Interview with Per Morten Abrahamsen
I am moving away from the extreme type of staging, which I have focused on for many years. I still conduct the framework, but I allow things to happen; I let go of my control. It’s a question of having an open attitude to the situation, and trusting the people I am working with. Whether it’s advertising, fashion or anything else, it doesn’t become interesting until people contribute with something. Without that extra value the picture is just irrelevant, and it’s of little importance whether the staging is fantastic. Of course, it’s more risky to work this way, more raw.
Does that mean that previously you had imagined the picture in advance?
Yes, and that’s boring. You don’t know which women you’re going to love in advance. You don’t know until you are confronted by her. Naturally, the basic things, the framework, still have to be right, because otherwise it’ll just be crappy. But a photograph is a meeting between people, and if I don’t contribute something to that meeting , I don’t get anything in return. I can easily attempt to figure everything out in advance, but as a rule that would make it rather contrived. The person I photograph has to add their part; something disturbing has to be added to the picture, some life - there is nothing more boring then a picture without life. A model who just stands there means nothing to me. If the subjects are thinking about their next cup of coffee, it shows in the picture.

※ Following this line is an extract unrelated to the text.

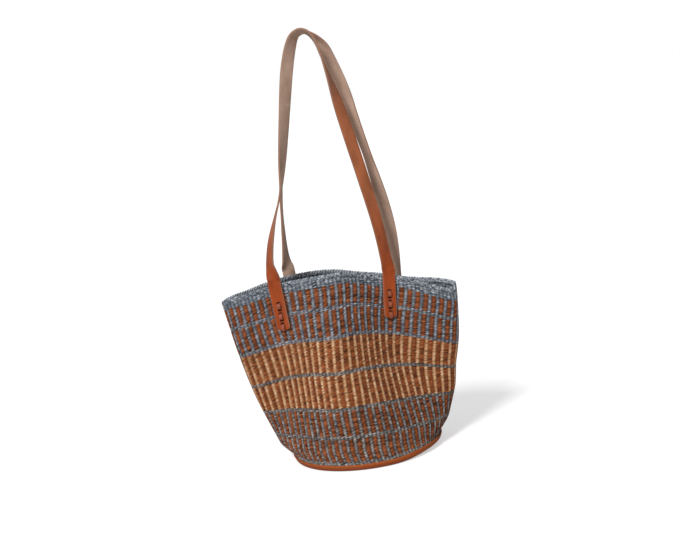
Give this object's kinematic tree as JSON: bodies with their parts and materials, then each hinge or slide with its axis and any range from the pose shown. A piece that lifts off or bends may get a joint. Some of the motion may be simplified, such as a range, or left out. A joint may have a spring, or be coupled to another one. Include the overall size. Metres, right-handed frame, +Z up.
{
  "type": "kiondo basket",
  "caption": "Twined sisal bag with a long narrow mouth, a round leather base, and long leather straps that are laced to the walls and swing outwards.",
  "frame": {"origin": "on the surface that the basket stands on, under the middle of its mouth", "axes": "+Z up through the mouth and the straps, +X to the right along the mouth, and the front, whose wall is pressed in to the right of its middle, faces -Y"},
  "size_m": [0.3818, 0.2447, 0.6878],
  "materials": {
    "blue_sisal": "matte twined sisal, dyed blue-grey",
    "rust_and_blue_sisal": "matte twined sisal in rust and blue-grey columns",
    "rust_and_natural_sisal": "matte twined sisal in rust and natural columns",
    "natural_sisal": "matte twined sisal, undyed",
    "strap_leather": "vegetable-tanned, smooth grain outside and suede flesh side inside",
    "thong_leather": "narrow flat thong, smooth grain",
    "base_leather": "thick tan leather, slightly scuffed"
  },
  "bodies": {
    "root": {"rim_braid": "blue_sisal", "rim_band": "blue_sisal", "upper_band_a": "rust_and_blue_sisal", "blue_row_1": "blue_sisal", "upper_band_b": "rust_and_blue_sisal", "blue_row_2": "blue_sisal", "middle_band_a": "rust_and_natural_sisal", "blue_row_3": "blue_sisal", "middle_band_b": "rust_and_natural_sisal", "blue_row_4": "blue_sisal", "lower_band_a": "rust_and_blue_sisal", "blue_row_5": "blue_sisal", "lower_band_b": "rust_and_blue_sisal", "bottom_blue_row": "blue_sisal", "woven_floor": "natural_sisal", "leather_base": "base_leather", "front_left_strap_end": "strap_leather", "front_right_strap_end": "strap_leather", "back_left_strap_end": "strap_leather", "back_right_strap_end": "strap_leather", "front_left_lacing": "thong_leather", "front_right_lacing": "thong_leather", "back_left_lacing": "thong_leather", "back_right_lacing": "thong_leather"},
    "front_strap": {"front_strap": "strap_leather"},
    "back_strap": {"back_strap": "strap_leather"}
  },
  "joints": [
    {"name": "front_strap_swing", "type": "hinge", "parent": "root", "child": "front_strap", "pos_m": [-0.00721, -0.02477, 0.29275], "axis": [0.9841, 0.144, -0.1039], "range_deg": [0, 130]},
    {"name": "back_strap_swing", "type": "hinge", "parent": "root", "child": "back_strap", "pos_m": [0.00955, 0.03969, 0.29327], "axis": [-0.9908, 0.0116, 0.1345], "range_deg": [0, 130]}
  ]
}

What do you do if things just don’t buzz?
Sometimes things just don’t happen - things just turn out trivial. But then I get stubborn. It has been many years since I have returned without anything useful. If you keep on trying, something suddenly happens. Perhaps the weather changes, someone phones or people get crossed. Two times out of three you land in a black hole and everything seems hopeless. Back then I always panicked when that happened. But now I wait for the clouds to lift a little and for a possibility to appear. I’m not afraid to admit when I’m up shit creek, I show it openly, that’s better than pretending that nothing’s wrong, because it creates synergy when you dare to open. You can’t fake playing a game. You have to wait until there’s someone to play with, and then it’s important that I take the lead because unless I do people won’t play along. If people can sense genuine enthusiasm they want to be with you. And taking photographs is a game; it’s quite intimate and I breaks down barriers, for me to. I’m often more modest than the people I have to photograph.
You’ve photographed a lot of well-known people. How much do you think about the person before you meet to take the pictures?
I don’t like to know too much, because you can seldom put that known-ledge to any good use. Photographing people is just like meeting them for real - maybe you can charm them, maybe not. In the past I’ve tried to pressure people, but often that doesn’t work. Once things start to go wrong, they really go wrong. It’s not that you have to be Mr. Nice-guy, you don’t have to please – you have to be honest to get something out of people. I’m a very experienced director, but I’ve got no idea if my framework is viable before I’m out there. Generally speaking, I still think it’s difficult to take photographs. I still sometimes lie awake at night before a shoot.
How do you think people regard you?
Some people think that I’m an uncontrollable artist, which is quite wrong. I can easily distinguish between getting involved in other peoples’ ideas and realizing my own. I have no problems carrying out a assignment, and it doesn’t have to flashy, big or anything like that. I have always two parallel careers; commissions and more artistic. But they overlap, and many of the picture which people think are artistic are in fact work that has been commissioned.